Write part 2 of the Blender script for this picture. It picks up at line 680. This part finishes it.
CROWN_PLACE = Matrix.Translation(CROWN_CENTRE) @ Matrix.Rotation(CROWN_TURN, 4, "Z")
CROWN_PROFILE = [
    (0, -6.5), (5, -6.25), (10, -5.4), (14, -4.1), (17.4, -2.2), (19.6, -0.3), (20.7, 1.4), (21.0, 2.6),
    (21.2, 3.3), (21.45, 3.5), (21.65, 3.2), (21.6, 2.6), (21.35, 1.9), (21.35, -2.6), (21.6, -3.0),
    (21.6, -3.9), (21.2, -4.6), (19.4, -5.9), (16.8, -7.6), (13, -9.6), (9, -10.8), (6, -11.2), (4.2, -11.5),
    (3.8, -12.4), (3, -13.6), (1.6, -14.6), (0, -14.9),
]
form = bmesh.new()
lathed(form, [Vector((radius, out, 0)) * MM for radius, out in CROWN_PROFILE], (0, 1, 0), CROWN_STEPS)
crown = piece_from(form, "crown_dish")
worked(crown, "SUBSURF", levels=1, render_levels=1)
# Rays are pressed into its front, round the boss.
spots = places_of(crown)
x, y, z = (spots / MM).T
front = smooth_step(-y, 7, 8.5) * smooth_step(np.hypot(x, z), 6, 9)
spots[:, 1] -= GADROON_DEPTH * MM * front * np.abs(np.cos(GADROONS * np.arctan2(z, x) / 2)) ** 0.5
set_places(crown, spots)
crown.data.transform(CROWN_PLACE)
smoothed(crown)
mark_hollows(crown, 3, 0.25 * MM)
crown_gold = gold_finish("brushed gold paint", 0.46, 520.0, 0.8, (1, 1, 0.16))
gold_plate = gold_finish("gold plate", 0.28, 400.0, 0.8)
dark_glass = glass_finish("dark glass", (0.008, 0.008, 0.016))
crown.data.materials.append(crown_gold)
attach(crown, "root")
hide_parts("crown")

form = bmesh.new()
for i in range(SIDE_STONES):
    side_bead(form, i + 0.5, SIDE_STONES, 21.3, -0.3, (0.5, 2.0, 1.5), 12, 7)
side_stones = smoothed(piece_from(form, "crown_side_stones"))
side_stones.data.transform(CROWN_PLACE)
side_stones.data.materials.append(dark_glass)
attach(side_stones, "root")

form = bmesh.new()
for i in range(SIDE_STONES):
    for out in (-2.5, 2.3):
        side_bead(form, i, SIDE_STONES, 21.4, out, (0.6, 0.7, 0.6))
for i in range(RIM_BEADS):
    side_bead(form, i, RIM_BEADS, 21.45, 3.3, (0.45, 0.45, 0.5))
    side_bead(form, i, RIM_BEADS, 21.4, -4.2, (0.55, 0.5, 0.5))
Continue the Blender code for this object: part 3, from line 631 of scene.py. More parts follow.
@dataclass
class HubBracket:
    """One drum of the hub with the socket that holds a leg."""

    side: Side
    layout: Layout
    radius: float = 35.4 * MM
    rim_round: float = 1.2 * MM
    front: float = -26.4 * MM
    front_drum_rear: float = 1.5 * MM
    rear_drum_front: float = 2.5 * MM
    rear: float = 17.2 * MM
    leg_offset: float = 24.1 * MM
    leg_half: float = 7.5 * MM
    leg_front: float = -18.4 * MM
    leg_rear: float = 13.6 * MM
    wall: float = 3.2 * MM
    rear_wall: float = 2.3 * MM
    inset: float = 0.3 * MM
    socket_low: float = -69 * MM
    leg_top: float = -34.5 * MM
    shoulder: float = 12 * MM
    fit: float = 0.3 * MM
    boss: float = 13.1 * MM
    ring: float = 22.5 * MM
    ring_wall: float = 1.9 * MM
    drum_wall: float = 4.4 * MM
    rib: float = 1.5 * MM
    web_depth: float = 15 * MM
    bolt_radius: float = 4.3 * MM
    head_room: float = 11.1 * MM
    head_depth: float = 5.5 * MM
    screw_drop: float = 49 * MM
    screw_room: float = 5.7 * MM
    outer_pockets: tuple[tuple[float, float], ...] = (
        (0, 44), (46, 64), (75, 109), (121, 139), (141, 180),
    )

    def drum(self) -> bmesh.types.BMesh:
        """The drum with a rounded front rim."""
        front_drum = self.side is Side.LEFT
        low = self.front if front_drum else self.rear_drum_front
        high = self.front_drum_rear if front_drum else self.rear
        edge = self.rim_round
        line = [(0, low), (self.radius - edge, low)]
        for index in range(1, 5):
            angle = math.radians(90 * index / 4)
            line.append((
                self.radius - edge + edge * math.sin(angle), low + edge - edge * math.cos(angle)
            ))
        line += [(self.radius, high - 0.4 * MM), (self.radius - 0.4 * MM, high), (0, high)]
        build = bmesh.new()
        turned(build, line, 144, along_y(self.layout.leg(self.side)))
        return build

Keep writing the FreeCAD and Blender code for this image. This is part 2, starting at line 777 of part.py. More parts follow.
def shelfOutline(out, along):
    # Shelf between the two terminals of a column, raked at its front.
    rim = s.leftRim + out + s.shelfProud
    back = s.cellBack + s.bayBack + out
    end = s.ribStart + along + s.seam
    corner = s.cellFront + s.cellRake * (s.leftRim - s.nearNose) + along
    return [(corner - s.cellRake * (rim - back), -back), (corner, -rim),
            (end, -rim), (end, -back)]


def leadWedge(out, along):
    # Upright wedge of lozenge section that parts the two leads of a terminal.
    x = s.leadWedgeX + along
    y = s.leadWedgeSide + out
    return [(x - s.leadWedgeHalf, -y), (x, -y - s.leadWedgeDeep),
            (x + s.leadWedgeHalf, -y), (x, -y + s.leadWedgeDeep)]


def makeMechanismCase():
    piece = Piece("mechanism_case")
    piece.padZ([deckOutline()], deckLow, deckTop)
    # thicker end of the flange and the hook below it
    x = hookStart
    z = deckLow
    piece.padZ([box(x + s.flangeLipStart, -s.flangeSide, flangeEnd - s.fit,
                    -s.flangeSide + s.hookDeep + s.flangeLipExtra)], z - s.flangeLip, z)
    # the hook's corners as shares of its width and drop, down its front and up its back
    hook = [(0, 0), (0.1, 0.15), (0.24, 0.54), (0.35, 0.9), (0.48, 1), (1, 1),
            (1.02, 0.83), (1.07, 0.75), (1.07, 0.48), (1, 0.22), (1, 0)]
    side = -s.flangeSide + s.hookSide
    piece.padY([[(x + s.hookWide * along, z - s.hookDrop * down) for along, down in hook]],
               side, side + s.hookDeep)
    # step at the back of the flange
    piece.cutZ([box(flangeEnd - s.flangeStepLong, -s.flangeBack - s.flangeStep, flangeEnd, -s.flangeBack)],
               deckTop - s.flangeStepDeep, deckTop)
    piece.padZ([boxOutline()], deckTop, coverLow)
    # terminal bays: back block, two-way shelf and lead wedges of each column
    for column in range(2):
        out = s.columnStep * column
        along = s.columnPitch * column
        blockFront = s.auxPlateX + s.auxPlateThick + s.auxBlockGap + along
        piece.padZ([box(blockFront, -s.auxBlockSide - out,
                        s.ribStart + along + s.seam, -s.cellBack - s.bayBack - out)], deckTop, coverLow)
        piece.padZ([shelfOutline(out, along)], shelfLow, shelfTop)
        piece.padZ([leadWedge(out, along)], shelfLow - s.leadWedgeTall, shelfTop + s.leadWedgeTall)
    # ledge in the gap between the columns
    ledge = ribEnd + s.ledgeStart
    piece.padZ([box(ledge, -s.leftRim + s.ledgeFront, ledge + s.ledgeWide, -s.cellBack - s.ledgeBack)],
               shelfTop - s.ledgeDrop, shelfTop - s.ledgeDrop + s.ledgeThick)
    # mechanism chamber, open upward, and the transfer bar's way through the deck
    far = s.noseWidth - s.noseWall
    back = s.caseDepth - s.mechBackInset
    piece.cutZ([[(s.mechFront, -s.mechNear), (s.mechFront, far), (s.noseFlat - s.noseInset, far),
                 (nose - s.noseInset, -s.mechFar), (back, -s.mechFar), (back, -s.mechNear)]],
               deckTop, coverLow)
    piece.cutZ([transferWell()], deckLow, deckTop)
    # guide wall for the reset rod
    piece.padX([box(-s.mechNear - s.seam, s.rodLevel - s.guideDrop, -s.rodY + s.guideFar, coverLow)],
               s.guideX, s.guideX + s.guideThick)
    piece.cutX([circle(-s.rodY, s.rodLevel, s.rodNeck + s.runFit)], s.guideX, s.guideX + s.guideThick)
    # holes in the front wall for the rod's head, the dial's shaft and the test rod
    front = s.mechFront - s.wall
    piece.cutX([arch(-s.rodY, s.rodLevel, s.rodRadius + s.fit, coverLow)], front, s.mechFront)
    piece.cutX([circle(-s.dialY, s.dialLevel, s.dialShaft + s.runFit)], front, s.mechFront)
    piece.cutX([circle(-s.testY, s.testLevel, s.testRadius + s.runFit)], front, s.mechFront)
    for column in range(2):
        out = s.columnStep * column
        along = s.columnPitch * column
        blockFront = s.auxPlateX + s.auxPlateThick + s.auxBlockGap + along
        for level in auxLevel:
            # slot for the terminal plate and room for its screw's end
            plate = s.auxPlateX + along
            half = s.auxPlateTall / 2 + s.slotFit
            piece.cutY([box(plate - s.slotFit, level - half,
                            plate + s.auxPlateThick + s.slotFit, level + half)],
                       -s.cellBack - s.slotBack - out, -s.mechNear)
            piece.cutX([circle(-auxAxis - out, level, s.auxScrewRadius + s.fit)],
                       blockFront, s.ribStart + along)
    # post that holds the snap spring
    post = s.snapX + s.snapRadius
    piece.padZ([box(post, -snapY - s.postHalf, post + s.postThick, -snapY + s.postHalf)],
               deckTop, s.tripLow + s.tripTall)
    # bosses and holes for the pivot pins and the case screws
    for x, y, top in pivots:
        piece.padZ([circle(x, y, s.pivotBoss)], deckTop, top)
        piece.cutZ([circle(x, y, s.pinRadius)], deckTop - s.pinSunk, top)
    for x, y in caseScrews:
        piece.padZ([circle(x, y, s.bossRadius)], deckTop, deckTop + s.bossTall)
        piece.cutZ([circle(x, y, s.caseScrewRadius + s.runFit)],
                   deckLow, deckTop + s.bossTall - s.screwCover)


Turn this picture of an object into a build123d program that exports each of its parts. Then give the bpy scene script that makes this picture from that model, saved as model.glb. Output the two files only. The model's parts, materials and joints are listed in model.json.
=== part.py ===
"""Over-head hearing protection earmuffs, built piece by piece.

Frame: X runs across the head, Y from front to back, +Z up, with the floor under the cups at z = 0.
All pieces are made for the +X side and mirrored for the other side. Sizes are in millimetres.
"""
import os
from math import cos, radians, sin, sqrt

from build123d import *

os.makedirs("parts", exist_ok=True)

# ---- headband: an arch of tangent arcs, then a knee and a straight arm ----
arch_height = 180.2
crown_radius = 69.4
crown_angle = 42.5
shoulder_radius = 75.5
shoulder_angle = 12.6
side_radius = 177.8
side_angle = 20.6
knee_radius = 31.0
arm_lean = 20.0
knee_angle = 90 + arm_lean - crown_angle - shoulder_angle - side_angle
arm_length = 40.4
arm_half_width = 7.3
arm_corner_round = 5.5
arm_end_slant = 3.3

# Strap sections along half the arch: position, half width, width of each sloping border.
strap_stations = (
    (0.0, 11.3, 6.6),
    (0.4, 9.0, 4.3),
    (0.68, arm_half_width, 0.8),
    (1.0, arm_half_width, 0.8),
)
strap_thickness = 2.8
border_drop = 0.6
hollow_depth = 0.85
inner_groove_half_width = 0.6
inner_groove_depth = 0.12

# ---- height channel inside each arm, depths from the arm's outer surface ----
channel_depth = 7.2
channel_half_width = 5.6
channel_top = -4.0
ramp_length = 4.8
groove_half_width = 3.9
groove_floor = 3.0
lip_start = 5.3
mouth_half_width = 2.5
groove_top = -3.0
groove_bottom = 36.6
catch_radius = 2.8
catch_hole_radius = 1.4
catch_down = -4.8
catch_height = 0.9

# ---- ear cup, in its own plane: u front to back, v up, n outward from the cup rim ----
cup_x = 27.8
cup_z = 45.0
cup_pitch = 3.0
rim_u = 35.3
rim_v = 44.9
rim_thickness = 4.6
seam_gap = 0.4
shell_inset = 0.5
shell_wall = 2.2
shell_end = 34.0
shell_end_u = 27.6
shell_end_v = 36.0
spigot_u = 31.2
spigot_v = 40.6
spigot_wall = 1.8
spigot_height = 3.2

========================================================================

__TASK TO COMPLETE__
Up to and including the line with "drum of the", print every line of the records from the start.

__FULL RESPONSE__
Write part 2 of the Blender script for this picture. It picks up at line 680. This part finishes it.
CROWN_PLACE = Matrix.Translation(CROWN_CENTRE) @ Matrix.Rotation(CROWN_TURN, 4, "Z")
CROWN_PROFILE = [
    (0, -6.5), (5, -6.25), (10, -5.4), (14, -4.1), (17.4, -2.2), (19.6, -0.3), (20.7, 1.4), (21.0, 2.6),
    (21.2, 3.3), (21.45, 3.5), (21.65, 3.2), (21.6, 2.6), (21.35, 1.9), (21.35, -2.6), (21.6, -3.0),
    (21.6, -3.9), (21.2, -4.6), (19.4, -5.9), (16.8, -7.6), (13, -9.6), (9, -10.8), (6, -11.2), (4.2, -11.5),
    (3.8, -12.4), (3, -13.6), (1.6, -14.6), (0, -14.9),
]
form = bmesh.new()
lathed(form, [Vector((radius, out, 0)) * MM for radius, out in CROWN_PROFILE], (0, 1, 0), CROWN_STEPS)
crown = piece_from(form, "crown_dish")
worked(crown, "SUBSURF", levels=1, render_levels=1)
# Rays are pressed into its front, round the boss.
spots = places_of(crown)
x, y, z = (spots / MM).T
front = smooth_step(-y, 7, 8.5) * smooth_step(np.hypot(x, z), 6, 9)
spots[:, 1] -= GADROON_DEPTH * MM * front * np.abs(np.cos(GADROONS * np.arctan2(z, x) / 2)) ** 0.5
set_places(crown, spots)
crown.data.transform(CROWN_PLACE)
smoothed(crown)
mark_hollows(crown, 3, 0.25 * MM)
crown_gold = gold_finish("brushed gold paint", 0.46, 520.0, 0.8, (1, 1, 0.16))
gold_plate = gold_finish("gold plate", 0.28, 400.0, 0.8)
dark_glass = glass_finish("dark glass", (0.008, 0.008, 0.016))
crown.data.materials.append(crown_gold)
attach(crown, "root")
hide_parts("crown")

form = bmesh.new()
for i in range(SIDE_STONES):
    side_bead(form, i + 0.5, SIDE_STONES, 21.3, -0.3, (0.5, 2.0, 1.5), 12, 7)
side_stones = smoothed(piece_from(form, "crown_side_stones"))
side_stones.data.transform(CROWN_PLACE)
side_stones.data.materials.append(dark_glass)
attach(side_stones, "root")

form = bmesh.new()
for i in range(SIDE_STONES):
    for out in (-2.5, 2.3):
        side_bead(form, i, SIDE_STONES, 21.4, out, (0.6, 0.7, 0.6))
for i in range(RIM_BEADS):
    side_bead(form, i, RIM_BEADS, 21.45, 3.3, (0.45, 0.45, 0.5))
    side_bead(form, i, RIM_BEADS, 21.4, -4.2, (0.55, 0.5, 0.5))
Continue the Blender code for this object: part 3, from line 631 of scene.py. More parts follow.
@dataclass
class HubBracket:
    """One drum of the hub with the socket that holds a leg."""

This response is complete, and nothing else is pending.